メディアの方へ:「物流2024年問題」の難しさ
多くのトラックドライバーが現場で行っている「待機」や「荷役」を解消することが社会的な課題になっています。JPR広報部では、より多くの方にこの問題を知っていただきたいと考え、メディアへの情報提供にも努めています。
BtoBの輸配送の深刻さ
ECや宅配の需要とセットで語られることの多かった「2024年問題」ですが、最近はBtoBの輸配送の深刻さも報じられることが多くなってきました。そもそも物量が多く、走行距離も長いBtoBの輸配送はドライバーの労働時間が長くなりがち。BtoBの輸送の直面する危機は、私たちの普段の生活に欠かせない製品の供給に影響を及ぼす実は身近な問題です。
そもそも「待機」「荷役」とは?
届け先に到着したドライバーが、前の車両の積み下ろしが完了するまで順番を待つのが「待機」。そして積み下ろしのための作業が「荷役」です。10t車1台の荷物を手作業で積み下ろしする場合、1.5時間から2時間以上かかるケースも珍しくありません。前の順番の車両が手作業を行っていると待機も長くなってしまいます。
中小企業が多い物流業界の構造もあいまって、こうした作業や待ち時間がサービス化していたことが問題の背景があります。
政策の動向:荷待ちや荷役についても対価の水準を提示
国の政策は、これらを規制する方向に向かっています。国土交通省に設置された「標準的な運賃・標準運送約款の見直しに向けた検討会」は、昨年12月に提言を示しました。公開された資料によれば、30 分ごとの待機時間料は、中型車は 1,760 円、大型車は 1,890 円への改定が提言されています。また、積込料・取卸料は手積みの場合30分あたり2,100円(中型車)。2時間を超えた場合割増率5割(同)です。今後のスケジュールは、24年1月以降、「標準的な運賃」については運輸審議会への諮問、「標準運送約款」についてはパブリックコメントを経て改正される予定とのことです。

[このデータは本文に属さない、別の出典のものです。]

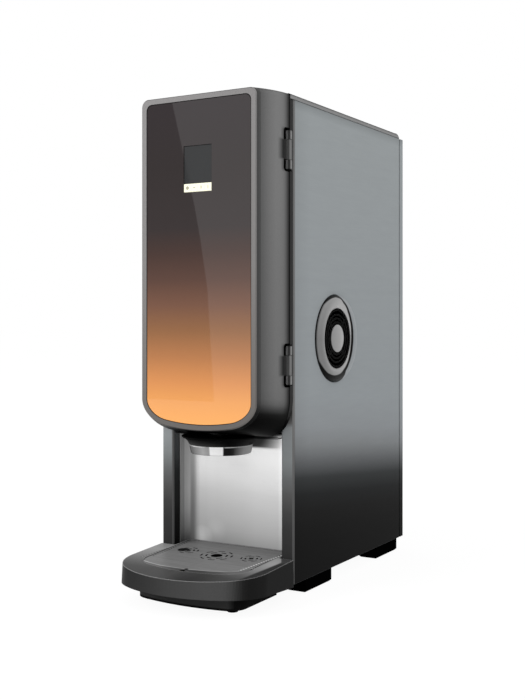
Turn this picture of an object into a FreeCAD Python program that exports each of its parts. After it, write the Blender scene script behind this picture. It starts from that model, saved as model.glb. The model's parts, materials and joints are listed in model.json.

「標準的な運賃」については、『実勢運賃と乖離している(実際の運賃相場よりも高い)』との指摘や、『国のタリフがなければもっと酷いことになったかもしれない』などの意見がみられるようですが、いずれにしても、待機や荷役にもコストが発生しているということをはっきりさせることには意味があるように思えます。
個々の企業の物流は高度に管理されているのに
では、待機や手荷役は荷主(発荷主・着荷主)の意識だけで解消するかというと、それほど簡単ではありません。現代ではほとんどの企業が自社の物流を高度に管理しています。それでも企業と企業のつなぎ目では、手作業での荷役や待機が起きているのです。高度にシステム化された個々の企業の物流と物流の結節点で、トラックドライバーが手作業で荷物の積み下ろしを行い、長時間の待機をしています。
標準化によって物流のつなぎ目をスムーズに
物流に馴染みのない方も、パソコンやスマホを介して文書やデータを様々な相手とやり取りをする機会があるのではないでしょうか?この便利さは、相手のつかっているデバイスやアプリケーションとの互換性や、インターネットという共通のしくみによって成り立っています。
今物流が直面している待機や荷役の問題は、企業と企業の間でこうした共通のしくみが足りないことが一因となっていると私たちは考えています。JPRはパレットと運用の標準化によって、物流のつなぎ目で起きる非効率を解消する仕事に取り組んでいます。